TASK INSTRUCTIONS -
Copy the records below verbatim, from the first line through the line containing "floor, soft lamps", inclusive, and output nothing else.

◇ ◇ ◇ ◇ ◇

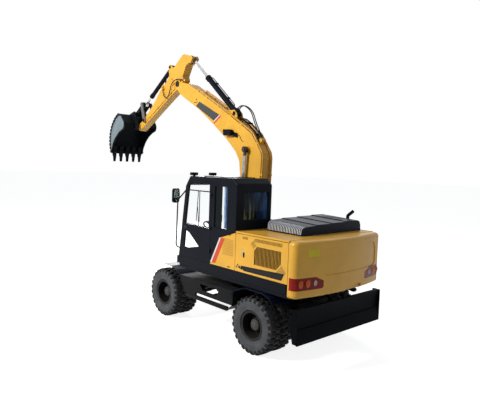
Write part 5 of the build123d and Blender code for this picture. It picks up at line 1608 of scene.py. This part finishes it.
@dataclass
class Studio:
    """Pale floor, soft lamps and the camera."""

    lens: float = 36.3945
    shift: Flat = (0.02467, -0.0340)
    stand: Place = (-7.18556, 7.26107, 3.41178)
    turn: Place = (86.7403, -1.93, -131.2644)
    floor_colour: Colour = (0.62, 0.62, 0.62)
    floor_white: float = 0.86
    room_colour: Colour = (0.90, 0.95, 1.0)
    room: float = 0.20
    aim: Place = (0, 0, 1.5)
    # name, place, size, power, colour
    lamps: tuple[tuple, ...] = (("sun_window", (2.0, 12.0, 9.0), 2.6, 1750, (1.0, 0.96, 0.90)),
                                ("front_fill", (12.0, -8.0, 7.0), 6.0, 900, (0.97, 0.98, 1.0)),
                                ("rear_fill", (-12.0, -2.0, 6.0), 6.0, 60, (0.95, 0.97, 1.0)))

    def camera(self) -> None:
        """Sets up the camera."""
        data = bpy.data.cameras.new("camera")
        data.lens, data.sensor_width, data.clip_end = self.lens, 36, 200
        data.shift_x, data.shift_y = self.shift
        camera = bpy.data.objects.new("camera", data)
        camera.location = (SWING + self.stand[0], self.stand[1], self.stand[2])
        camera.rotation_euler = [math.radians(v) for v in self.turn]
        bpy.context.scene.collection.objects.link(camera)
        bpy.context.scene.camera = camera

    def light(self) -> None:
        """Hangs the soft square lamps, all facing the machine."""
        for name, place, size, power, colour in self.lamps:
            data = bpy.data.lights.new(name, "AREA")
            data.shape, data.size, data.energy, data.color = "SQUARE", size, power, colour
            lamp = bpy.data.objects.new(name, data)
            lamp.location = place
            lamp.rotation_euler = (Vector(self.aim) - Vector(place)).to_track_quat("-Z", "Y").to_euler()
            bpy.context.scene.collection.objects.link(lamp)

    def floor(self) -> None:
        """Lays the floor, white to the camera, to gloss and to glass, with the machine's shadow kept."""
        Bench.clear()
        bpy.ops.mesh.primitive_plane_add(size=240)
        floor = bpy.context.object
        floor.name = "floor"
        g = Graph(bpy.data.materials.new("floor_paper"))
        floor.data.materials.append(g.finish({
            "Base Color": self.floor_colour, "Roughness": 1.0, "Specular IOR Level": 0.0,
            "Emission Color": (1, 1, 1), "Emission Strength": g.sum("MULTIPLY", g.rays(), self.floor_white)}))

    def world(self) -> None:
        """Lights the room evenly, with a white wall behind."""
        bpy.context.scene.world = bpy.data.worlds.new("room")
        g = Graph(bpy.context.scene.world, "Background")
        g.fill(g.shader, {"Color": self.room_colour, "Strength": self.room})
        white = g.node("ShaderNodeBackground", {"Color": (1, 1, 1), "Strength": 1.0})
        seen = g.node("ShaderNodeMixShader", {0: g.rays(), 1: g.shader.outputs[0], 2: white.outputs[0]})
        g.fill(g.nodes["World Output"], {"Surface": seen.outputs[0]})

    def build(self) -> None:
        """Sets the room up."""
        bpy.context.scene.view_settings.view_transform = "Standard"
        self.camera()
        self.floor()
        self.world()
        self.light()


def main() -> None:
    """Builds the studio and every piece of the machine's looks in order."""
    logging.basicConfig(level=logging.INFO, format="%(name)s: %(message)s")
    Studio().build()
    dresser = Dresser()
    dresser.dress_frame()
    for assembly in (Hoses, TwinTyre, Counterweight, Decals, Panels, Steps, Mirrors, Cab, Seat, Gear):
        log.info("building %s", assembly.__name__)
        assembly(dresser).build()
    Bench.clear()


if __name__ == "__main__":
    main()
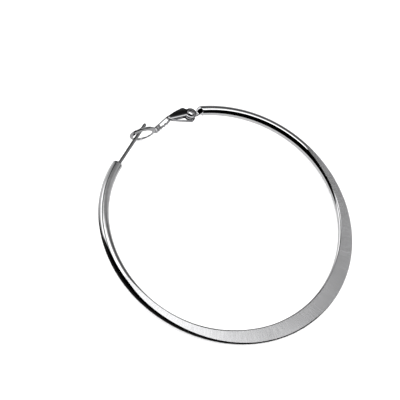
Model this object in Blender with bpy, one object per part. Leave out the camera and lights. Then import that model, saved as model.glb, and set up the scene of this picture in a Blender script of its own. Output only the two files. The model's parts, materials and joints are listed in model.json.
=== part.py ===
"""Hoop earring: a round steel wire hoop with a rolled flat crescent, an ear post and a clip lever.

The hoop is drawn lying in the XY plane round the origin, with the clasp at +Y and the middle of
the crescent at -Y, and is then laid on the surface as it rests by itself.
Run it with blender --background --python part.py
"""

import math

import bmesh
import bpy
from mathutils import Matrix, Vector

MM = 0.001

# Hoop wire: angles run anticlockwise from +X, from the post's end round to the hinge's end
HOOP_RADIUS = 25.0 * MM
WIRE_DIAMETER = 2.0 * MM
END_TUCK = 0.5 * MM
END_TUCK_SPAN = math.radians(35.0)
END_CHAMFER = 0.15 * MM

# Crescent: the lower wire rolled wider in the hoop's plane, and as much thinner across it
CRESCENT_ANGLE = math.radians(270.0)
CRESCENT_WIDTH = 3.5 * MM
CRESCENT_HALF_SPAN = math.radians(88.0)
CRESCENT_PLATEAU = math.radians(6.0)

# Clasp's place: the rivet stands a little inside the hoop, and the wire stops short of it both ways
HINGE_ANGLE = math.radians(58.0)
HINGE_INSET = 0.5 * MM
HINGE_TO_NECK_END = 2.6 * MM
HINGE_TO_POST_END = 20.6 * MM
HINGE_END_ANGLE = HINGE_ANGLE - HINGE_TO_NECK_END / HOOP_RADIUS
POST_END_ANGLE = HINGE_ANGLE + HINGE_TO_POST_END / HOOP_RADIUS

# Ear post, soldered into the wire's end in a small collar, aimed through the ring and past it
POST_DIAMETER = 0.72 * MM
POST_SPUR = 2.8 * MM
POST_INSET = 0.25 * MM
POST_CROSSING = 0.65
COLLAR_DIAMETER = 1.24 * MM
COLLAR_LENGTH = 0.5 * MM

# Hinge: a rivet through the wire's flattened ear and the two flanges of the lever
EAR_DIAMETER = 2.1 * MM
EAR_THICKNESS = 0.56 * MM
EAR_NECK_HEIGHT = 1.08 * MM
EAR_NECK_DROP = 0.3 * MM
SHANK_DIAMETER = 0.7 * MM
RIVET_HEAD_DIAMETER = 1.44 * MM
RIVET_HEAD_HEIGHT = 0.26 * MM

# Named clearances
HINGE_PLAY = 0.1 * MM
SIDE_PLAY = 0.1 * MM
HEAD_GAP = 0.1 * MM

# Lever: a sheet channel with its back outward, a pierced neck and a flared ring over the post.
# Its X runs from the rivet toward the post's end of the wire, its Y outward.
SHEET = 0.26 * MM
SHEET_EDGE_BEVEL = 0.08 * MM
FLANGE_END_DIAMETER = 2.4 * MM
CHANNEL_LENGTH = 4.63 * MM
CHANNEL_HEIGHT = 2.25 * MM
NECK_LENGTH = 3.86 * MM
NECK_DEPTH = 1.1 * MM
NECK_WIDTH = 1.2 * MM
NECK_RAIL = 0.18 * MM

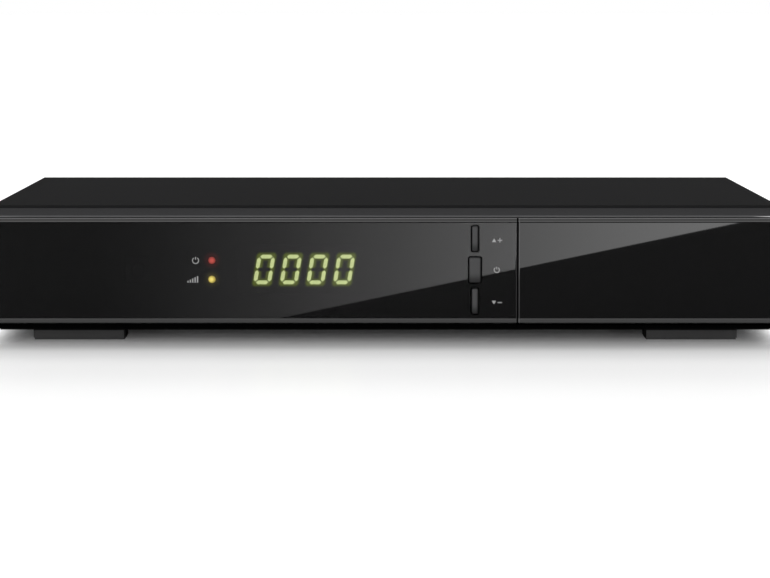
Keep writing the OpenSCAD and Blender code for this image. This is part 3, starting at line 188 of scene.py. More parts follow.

◇ ◇ ◇ ◇ ◇

CORRECT RESULT -
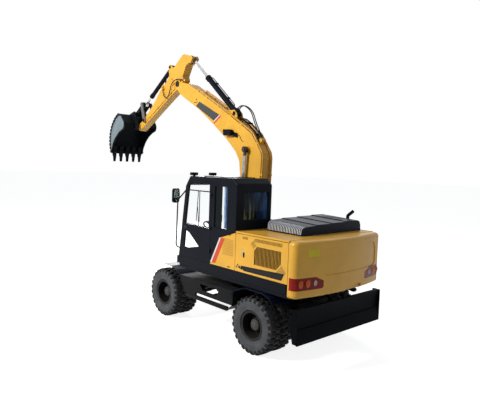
Write part 5 of the build123d and Blender code for this picture. It picks up at line 1608 of scene.py. This part finishes it.
@dataclass
class Studio:
    """Pale floor, soft lamps and the camera."""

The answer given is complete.